Numbers are important.  They tell us the size of impact, whether we’re talking about the casualties of war, the rise in poverty, the dead after Katrina, or how many victims of domestic violence are housed in shelters.  Numbers tell us something must be done.  But numbers don’t speak to our heart.

Names are different than numbers.  I’ve known since April 20, 2010, that 11 workers died in the BP explosion.  But it wasn’t until I heard their names and stories that they stepped off the news page and became real.  These men who had lived, worked, loved, and died are now my loss too.

If numbers tell us something must be done, names tell us we must do something.  Names tell us that each number represents a person, a history, a story not unlike our own.  We are not separate in our moments of joy, not isolated in moments of loss. Ernest Hemingway knew it when he wrote:

“Ask not for whom the bell tolls, it tolls for thee.”

On April 20, 2010, eleven men died while working on the Deep Water Horizon oil rig in the Gulf of Mexico.  Their names are listed below.  Their loss calls us to care and to act, for their deaths are our loss too.

 

 

Jason Anderson, 35, Bay City, TX, father of two.
Aaron Dale “Bubba” Burkeen, 37, Neshoba Co, MS, survived by his wife Rhonda and two children.
Donald Clark, 48, Newellton, LA, survived by his wife Sheila, two sons, and two daughters.
Stephen Ray Curtis, 40,  Georgetown, LA, survived by his wife and two teenage children.
Gordon Jones, 28, Baton Rouge, LA, left wife, Michelle, who was three weeks from delivery of a daughter.
Roy Wyatt Kemp, 27, survived by his wife Courtney, and two children.
Karl Keppinger, Jr., 38, Natchez, MS, veteran of Operation Desert Storm in Iraq, father of one child.
Keith Blair Manuel, 56, Gonzales, LA, father of three daughters, avid LSU fan.
Dewey Revette, 48, State Line, MS, 29 years experience drilling.
Shane Roshto, 22, Franklin Co, MS, survived by his wife, Natalie, and a toddler son.
Adam Weise, 24, Yorktown, TX, youngest of four children, started working offshore after graduating from high school.

4 Comments leave one →
  1. Susan ward permalink
    September 19, 2010 2:56 pm

    Thoughts and prayers for each of the families you have mentioned.
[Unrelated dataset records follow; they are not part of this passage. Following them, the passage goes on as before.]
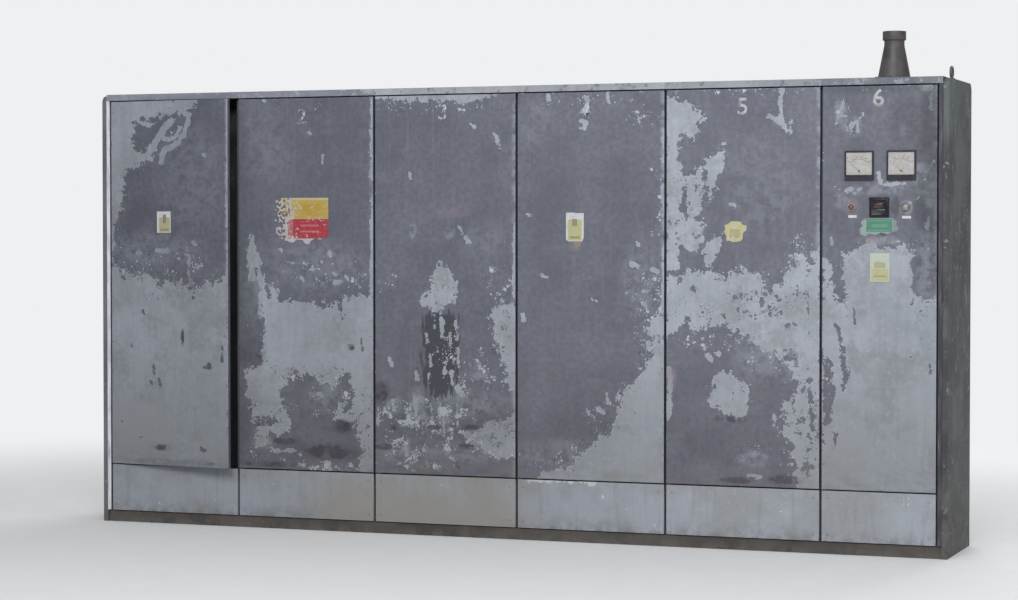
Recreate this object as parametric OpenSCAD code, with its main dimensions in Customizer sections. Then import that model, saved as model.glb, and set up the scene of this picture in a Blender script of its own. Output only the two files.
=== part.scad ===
// Row of six floor-standing switchgear cubicles with hinged doors of folded sheet steel.
// Millimetres. X runs along the row to the right, the doors face -Y, Z is up.
// The origin is on the floor, in the middle of the row's outline with the first door ajar.

/* [Row] */
// Width of each of the five wide cubicles
bay_w = 800; // [600:50:1000]
// Width of the last cubicle, which carries the instruments
last_bay_w = 600; // [550:50:800]
// Depth from the doors' faces to the backs of the rear panels
row_d = 600; // [500:50:800]
// Height of the row above the floor, without the fittings on the roof
row_h = 2340; // [2000:20:2400]

/* [Base and plinth] */
// Height of the base frame of steel channels
base_h = 60; // [50:5:100]
// Height of the top edge of the plinth panels
plinth_top = 314; // [200:2:400]
// How far the base frame stands back from the doors' faces
base_setback = 12; // [5:1:30]

/* [Doors] */
// Thickness of the door sheet
door_sheet = 3; // [2:0.5:4]
// Depth of a door pan
door_d = 25; // [20:1:30]
// Distance from a seam to the edge of the door beside it
seam_gap = 6; // [5:1:10]
// Width of the bare strip at each end of the row
end_strip = 28; // [20:1:40]
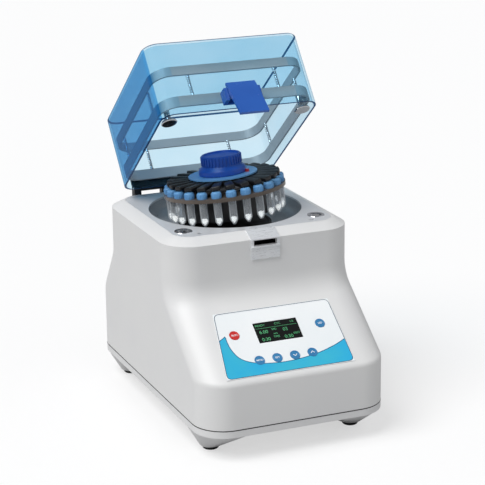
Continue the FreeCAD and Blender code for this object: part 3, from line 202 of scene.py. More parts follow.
def seeThrough(name, changes):
    # clear tinted plastic: light passes tinted, and grazing views turn to the glossy body colour
    look = clearUsual | changes
    material, tree, surface = newMaterial(name)
    where = objectCoords(tree)
    edge = addNode(tree, "ShaderNodeLayerWeight", Blend=0.5)
    haze = noise(tree, where, look["hazeScale"], 3.0)
    edgeOn = spread(tree, edge.outputs["Facing"], 0.0, 1.0, *look["edgeRange"])
    body = blendColours(tree, edgeOn, look["body"], look["edge"])
    tree.links.new(body, surface.inputs["Base Color"])
    low, high = look["roughness"]
    tree.links.new(spread(tree, haze, low, high), surface.inputs["Roughness"])
    ripple = noise(tree, where, look["rippleScale"], 1.0)
    tree.links.new(
        bumpFrom(tree, ripple, look["ripple"], look["rippleDepth"]), surface.inputs["Normal"])
    clear = addNode(tree, "ShaderNodeBsdfTransparent")
    tint = blendColours(tree, spread(tree, haze, 0.0, 1.0), look["tint"], look["tintTwo"])
    tree.links.new(tint, clear.inputs["Color"])
    amount = spread(
        tree, edge.outputs["Facing"], look["facing"], look["grazing"], look["start"], 1.0)
    mix = addNode(tree, "ShaderNodeMixShader")
    tree.links.new(amount, mix.inputs[0])
    tree.links.new(clear.outputs[0], mix.inputs[1])
    tree.links.new(surface.outputs[0], mix.inputs[2])
    output = next(n for n in tree.nodes if n.type == "OUTPUT_MATERIAL")
    tree.links.new(mix.outputs[0], output.inputs["Surface"])
    return material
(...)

Thanks for honoring them in this way.

  2. February 11, 2012 5:06 pm

    I have often wondered about the men who were lost. Thank you for honoring them; for giving them something of value. They do not deserve to be but numbers in tragedy. If we can sing out the names of those killed on 9/11 we can sing out the names of all our dead.

    XO Jen

    • February 11, 2012 10:13 pm

      I absolutely agree that the least we can do is “sing out” the names of all our dead. Names take us to people’s stories. Thanks for reading!